In Nigeria it’s almost impossible to contemplate a Carswell’s honourable conduct whatever party he would have belonged to. Sadly, Tambuwal himself, with all the public sympathy he is likely to get because of PDP’s blatant inconsistency, is no exemplar. A 1991 law graduate of University of Sokoto, his home state, his first taste of national politics was in 1999 when he worked as a legislative aide of Senator Abdullahi Wali from Sokoto, then Senate leader.
In 2003 he contested and won the House seat for Kebbe/Tambuwal on the ticket of the ANPP, one of APC’s three major legacy parties. He then defected to the DPP, founded by the state governor, Attahiru Bafarawa, ahead of the 2007 elections when the governor left ANPP due to disagreements within the party’s leadership. However, when DPP denied ANPP defectors automatic tickets he returned to his old party. He then moved once again to PDP when the ANPP governorship candidate, Aliyu Magatakarda Wamakko, who had been Bafarawa’s deputy on the ANPP ticket, was persuaded by the PDP through some intricate manoeuvres to defect to it, ahead of the 2007 elections.
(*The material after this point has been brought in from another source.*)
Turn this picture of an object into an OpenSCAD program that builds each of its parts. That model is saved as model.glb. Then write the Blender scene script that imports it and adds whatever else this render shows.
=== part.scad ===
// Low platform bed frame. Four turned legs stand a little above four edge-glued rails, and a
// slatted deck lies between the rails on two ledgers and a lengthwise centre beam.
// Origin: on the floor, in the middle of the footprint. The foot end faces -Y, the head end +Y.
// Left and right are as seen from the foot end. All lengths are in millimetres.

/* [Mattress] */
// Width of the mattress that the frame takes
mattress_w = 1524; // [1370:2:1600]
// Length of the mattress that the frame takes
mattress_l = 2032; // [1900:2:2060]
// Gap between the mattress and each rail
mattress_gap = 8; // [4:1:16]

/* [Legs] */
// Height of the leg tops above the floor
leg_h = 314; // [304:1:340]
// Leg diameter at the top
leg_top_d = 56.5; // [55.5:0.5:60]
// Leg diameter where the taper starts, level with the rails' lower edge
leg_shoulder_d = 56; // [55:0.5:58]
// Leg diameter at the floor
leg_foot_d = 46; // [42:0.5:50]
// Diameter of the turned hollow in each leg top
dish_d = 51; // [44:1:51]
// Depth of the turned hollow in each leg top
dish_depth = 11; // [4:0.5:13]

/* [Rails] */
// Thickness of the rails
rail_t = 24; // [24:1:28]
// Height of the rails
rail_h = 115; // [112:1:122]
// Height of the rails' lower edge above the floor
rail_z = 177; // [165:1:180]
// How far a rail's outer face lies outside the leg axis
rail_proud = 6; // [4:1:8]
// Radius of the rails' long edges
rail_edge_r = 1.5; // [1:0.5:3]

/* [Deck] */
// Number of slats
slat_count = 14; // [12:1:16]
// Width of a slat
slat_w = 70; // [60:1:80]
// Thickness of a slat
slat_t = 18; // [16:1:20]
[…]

The future speaker won again on PDP ticket in the last elections in 2011.
His defection to the APC last month would not be the first time he would poke his finger in PDP’s eyes; he became speaker in June 2011 by defying the party’s zoning arrangement in the House when he contested and walloped the party’s candidate for the job, Mulikat Adeola-Akande, by 252 votes to 90 out of the 350 members that voted. Ten abstained from voting and another ten were absent.
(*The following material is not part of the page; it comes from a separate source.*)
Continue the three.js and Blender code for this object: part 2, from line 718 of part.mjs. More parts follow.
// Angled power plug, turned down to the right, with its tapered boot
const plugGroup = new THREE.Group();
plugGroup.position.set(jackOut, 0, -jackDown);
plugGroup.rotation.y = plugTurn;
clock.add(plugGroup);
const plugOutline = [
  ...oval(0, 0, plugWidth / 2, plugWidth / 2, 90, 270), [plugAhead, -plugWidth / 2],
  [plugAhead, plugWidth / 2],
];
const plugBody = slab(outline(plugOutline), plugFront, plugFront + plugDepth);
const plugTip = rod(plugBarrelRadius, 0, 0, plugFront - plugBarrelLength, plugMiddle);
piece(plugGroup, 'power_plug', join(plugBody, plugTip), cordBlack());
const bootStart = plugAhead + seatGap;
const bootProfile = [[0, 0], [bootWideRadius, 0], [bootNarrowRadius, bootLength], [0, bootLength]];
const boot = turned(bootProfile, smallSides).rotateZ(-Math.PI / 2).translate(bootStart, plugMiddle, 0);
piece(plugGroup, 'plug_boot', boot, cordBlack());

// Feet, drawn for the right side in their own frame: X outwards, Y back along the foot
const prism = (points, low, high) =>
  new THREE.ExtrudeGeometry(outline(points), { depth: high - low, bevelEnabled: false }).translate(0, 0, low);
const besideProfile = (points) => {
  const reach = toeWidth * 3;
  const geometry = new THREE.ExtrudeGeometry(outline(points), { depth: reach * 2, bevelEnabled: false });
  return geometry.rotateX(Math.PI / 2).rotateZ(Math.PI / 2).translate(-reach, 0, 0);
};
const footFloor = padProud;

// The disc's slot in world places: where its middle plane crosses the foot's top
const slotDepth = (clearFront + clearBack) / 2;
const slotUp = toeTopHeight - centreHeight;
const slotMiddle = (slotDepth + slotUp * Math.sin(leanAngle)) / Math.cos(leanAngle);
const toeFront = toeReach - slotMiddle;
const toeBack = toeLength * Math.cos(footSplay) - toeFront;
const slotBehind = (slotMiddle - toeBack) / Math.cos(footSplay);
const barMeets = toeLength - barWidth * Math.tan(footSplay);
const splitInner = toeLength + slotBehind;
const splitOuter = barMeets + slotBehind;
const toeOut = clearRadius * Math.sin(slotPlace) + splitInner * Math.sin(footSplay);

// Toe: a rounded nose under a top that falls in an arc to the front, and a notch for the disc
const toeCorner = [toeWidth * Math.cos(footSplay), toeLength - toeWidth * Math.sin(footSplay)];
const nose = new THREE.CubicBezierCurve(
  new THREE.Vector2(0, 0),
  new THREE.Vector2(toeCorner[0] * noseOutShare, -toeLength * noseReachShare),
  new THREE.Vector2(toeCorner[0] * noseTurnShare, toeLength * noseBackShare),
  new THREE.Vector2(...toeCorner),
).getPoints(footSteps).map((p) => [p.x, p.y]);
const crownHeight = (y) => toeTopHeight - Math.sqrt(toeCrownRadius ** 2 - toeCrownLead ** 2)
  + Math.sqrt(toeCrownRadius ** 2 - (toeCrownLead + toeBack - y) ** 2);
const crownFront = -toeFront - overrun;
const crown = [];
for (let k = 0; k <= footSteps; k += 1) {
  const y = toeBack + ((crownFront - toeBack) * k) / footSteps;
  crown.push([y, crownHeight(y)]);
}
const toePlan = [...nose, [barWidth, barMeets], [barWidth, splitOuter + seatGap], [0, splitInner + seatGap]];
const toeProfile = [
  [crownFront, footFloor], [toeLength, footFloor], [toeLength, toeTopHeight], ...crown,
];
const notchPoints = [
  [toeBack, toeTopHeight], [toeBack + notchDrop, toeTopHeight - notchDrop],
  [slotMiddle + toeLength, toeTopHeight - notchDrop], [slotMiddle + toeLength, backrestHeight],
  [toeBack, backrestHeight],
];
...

Used to double standards, the same party which actively supported President Goodluck Jonathan to make nonsense of its zoning formula in the year’s presidential elections never forgave the speaker for defying its zoning arrangement. On one or two occasions it even tried to impeach him but failed because of his firm grip of the House.
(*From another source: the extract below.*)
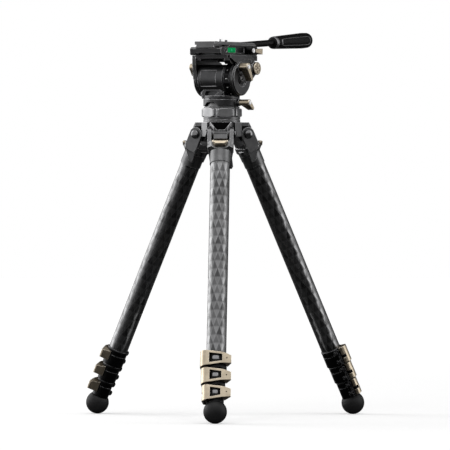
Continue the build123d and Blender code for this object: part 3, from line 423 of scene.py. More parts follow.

His October 28 defection to the enemy camp must be the last straw for the PDP. It would be surprising if the presidency and the party do not pull every string possible to remove him as speaker ahead of next year’s general elections.
The APC House Leader, Hon. Femi Gbajabiamila, has been boasting that no one, except the speaker, can reconvene the House, presumably as the prelude to removing him. “The President,” he is quoted as saying, “cannot do it, the deputy speaker lacks the powers and indeed it is beyond the signatures of 120, 150, 250 or 350 members. That power resides solely and exclusively with Mr. Speaker. We had hoped that the PDP and the Executive would at least this one time be decorous in their conduct and respect the rule of law and the legislature but we were wrong.”
On the other hand the Deputy Majority Leader, Hon. Leo Ogor, apparently speaking for the PDP, has, in effect, been threatening to bring down the whole House on everybody’s head if that is what it would take to remove Tambuwal.
“I expect Gbajabiamila,” Ogor said, “to learn to use his head, else if heavens fall, all of us will bear the consequences.”
The consequences of removing the speaker because of his defection could indeed be dire for Nigeria. But then unfortunately for Nigerians, dire consequences have never been known to stop your typical Nigerian politician from using all means, fair and foul, to grab power and hang on to it for as long as he is alive.